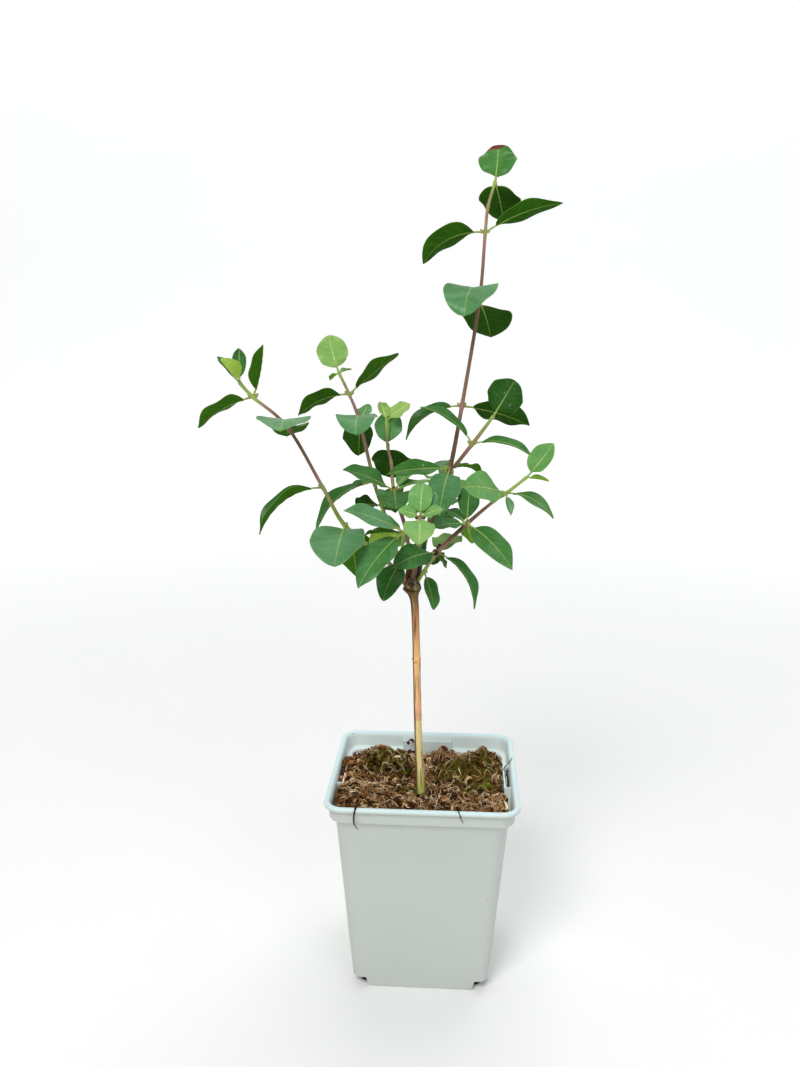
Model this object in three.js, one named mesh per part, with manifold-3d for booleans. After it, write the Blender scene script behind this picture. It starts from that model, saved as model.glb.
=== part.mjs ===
// A young climbing honeysuckle in a square nursery pot. Millimetres, +Z up.
// The origin is the middle of the pot's base on the ground, and the pot's front faces -Y.
import * as THREE from "three";
import { mergeVertices } from "three/addons/utils/BufferGeometryUtils.js";
import Module from "manifold-3d";

const wasm = await Module();
wasm.setup();

// Driving sizes of the pot
const POT_HEIGHT = 99;
const RIM_HALF = 45;
const WALL = 1;
const FLOOR_TOP = 1.2;
const NOTCH_HEIGHT = 5;
const NOTCH_FROM = 25;
const DRAIN_RADIUS = 2.6;
const POCKET_LENGTH = 25;
const LEDGE_SPREAD = 2.1;

// Driving sizes of the plant
const GAP = 0.3;
const BLADE_THICKNESS = 0.6;
const STALK_SHARE = 0.16;
const TRUNK_FOOT = 48;

// Sections of the pot from the ground up, as [height, half width, corner radius]
const POT_OUTSIDE = [
  [0, 32.3, 5],
  [45, 36.1, 6],
  [89.6, 39.9, 6.5],
  [90.2, 41.8, 7],
  [91.2, 42.6, 7.5],
  [96.2, 42.9, 7.8],
  [96.7, 44.5, 8.4],
  [97.8, RIM_HALF, 8.6],
  [98.7, 44.7, 8.4],
  [POT_HEIGHT, 44.1, 8],
];
const POT_INSIDE = [
  [FLOOR_TOP, 31.4, 4.2],
  [45, 35.1, 5],
  [90.6, 39, 5.6],
  [91.2, 41.3, 6.4],
  [96.8, 41.9, 6.8],
  [98.2, 42.4, 7],
  [98.8, 43.1, 7.4],
  [POT_HEIGHT + 1, 43.3, 7.5],
];

// Lumps of the compost's top, as [x, y, reach, rise]
const LUMPS = [
  [-24, 24, 10, 9],
  [-9, 26, 8, 5],
  [24, 18, 15, 7],
  [30, 30, 8, 5],
  [8, 31, 7, 6],
  [-34, 6, 8, 4],
  [-30, -22, 12, 3],
  [12, -16, 10, 3],
  [32, -28, 9, 4],
  [4, 6, 9, -4],
  [-8, 2, 8, -3],
  [-1, -14, 6, -3],
];

// The trunk's line and radius
const TRUNK = [
  [0, -14, TRUNK_FOOT, 1.2],
  [-0.4, -14, 70, 1.8],
  [-1, -14, 87, 2.4],
  [-1.6, -14, 99, 2.1],
  [-2.2, -14, 110, 1.9],
  [-3.4, -14, 140, 1.8],
  [-3.8, -14, 158, 1.8],
  [-3.9, -14, 160, 2.1],
  [-4, -13.9, 163, 1.8],
  [-4.9, -13.2, 184, 1.8],
  [-5.7, -12.6, 190, 2.3],
  [-6.4, -12.1, 192.6, 3.8],
  [-6.7, -12, 195.6, 4.3],
  [-7.1, -12, 198.4, 3.6],
  [-7.4, -12, 200.4, 2],
  [-7.6, -11.6, 208, 1.6],
  [-7.4, -11.2, 211, 1.3],
];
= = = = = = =
## Task
Copy out the material word for word and line for line.

## Task response
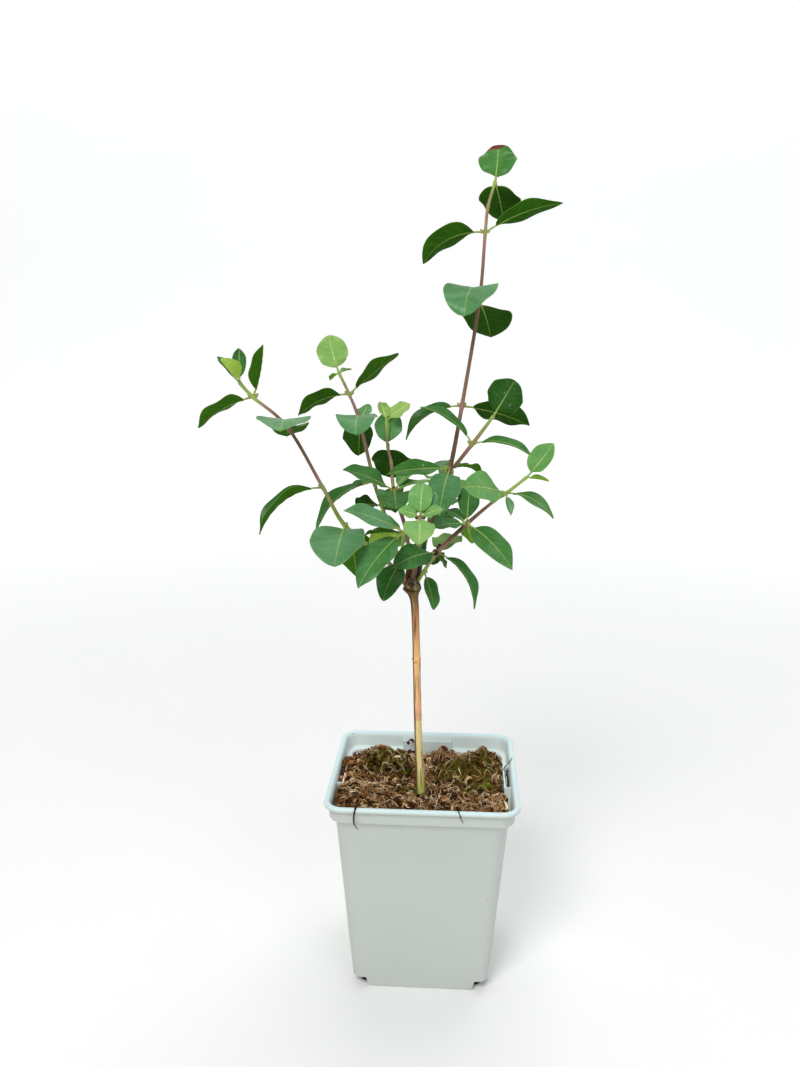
Model this object in three.js, one named mesh per part, with manifold-3d for booleans. After it, write the Blender scene script behind this picture. It starts from that model, saved as model.glb.
=== part.mjs ===
// A young climbing honeysuckle in a square nursery pot. Millimetres, +Z up.
// The origin is the middle of the pot's base on the ground, and the pot's front faces -Y.
import * as THREE from "three";
import { mergeVertices } from "three/addons/utils/BufferGeometryUtils.js";
import Module from "manifold-3d";

const wasm = await Module();
wasm.setup();

// Driving sizes of the pot
const POT_HEIGHT = 99;
const RIM_HALF = 45;
const WALL = 1;
const FLOOR_TOP = 1.2;
const NOTCH_HEIGHT = 5;
const NOTCH_FROM = 25;
const DRAIN_RADIUS = 2.6;
const POCKET_LENGTH = 25;
const LEDGE_SPREAD = 2.1;

// Driving sizes of the plant
const GAP = 0.3;
const BLADE_THICKNESS = 0.6;
const STALK_SHARE = 0.16;
const TRUNK_FOOT = 48;

// Sections of the pot from the ground up, as [height, half width, corner radius]
const POT_OUTSIDE = [
  [0, 32.3, 5],
  [45, 36.1, 6],
  [89.6, 39.9, 6.5],
  [90.2, 41.8, 7],
  [91.2, 42.6, 7.5],
  [96.2, 42.9, 7.8],
  [96.7, 44.5, 8.4],
  [97.8, RIM_HALF, 8.6],
  [98.7, 44.7, 8.4],
  [POT_HEIGHT, 44.1, 8],
];
const POT_INSIDE = [
  [FLOOR_TOP, 31.4, 4.2],
  [45, 35.1, 5],
  [90.6, 39, 5.6],
  [91.2, 41.3, 6.4],
  [96.8, 41.9, 6.8],
  [98.2, 42.4, 7],
  [98.8, 43.1, 7.4],
  [POT_HEIGHT + 1, 43.3, 7.5],
];

// Lumps of the compost's top, as [x, y, reach, rise]
const LUMPS = [
  [-24, 24, 10, 9],
  [-9, 26, 8, 5],
  [24, 18, 15, 7],
  [30, 30, 8, 5],
  [8, 31, 7, 6],
  [-34, 6, 8, 4],
  [-30, -22, 12, 3],
  [12, -16, 10, 3],
  [32, -28, 9, 4],
  [4, 6, 9, -4],
  [-8, 2, 8, -3],
  [-1, -14, 6, -3],
];

// The trunk's line and radius
const TRUNK = [
  [0, -14, TRUNK_FOOT, 1.2],
  [-0.4, -14, 70, 1.8],
  [-1, -14, 87, 2.4],
  [-1.6, -14, 99, 2.1],
  [-2.2, -14, 110, 1.9],
  [-3.4, -14, 140, 1.8],
  [-3.8, -14, 158, 1.8],
  [-3.9, -14, 160, 2.1],
  [-4, -13.9, 163, 1.8],
  [-4.9, -13.2, 184, 1.8],
  [-5.7, -12.6, 190, 2.3],
  [-6.4, -12.1, 192.6, 3.8],
  [-6.7, -12, 195.6, 4.3],
  [-7.1, -12, 198.4, 3.6],
  [-7.4, -12, 200.4, 2],
  [-7.6, -11.6, 208, 1.6],
  [-7.4, -11.2, 211, 1.3],
];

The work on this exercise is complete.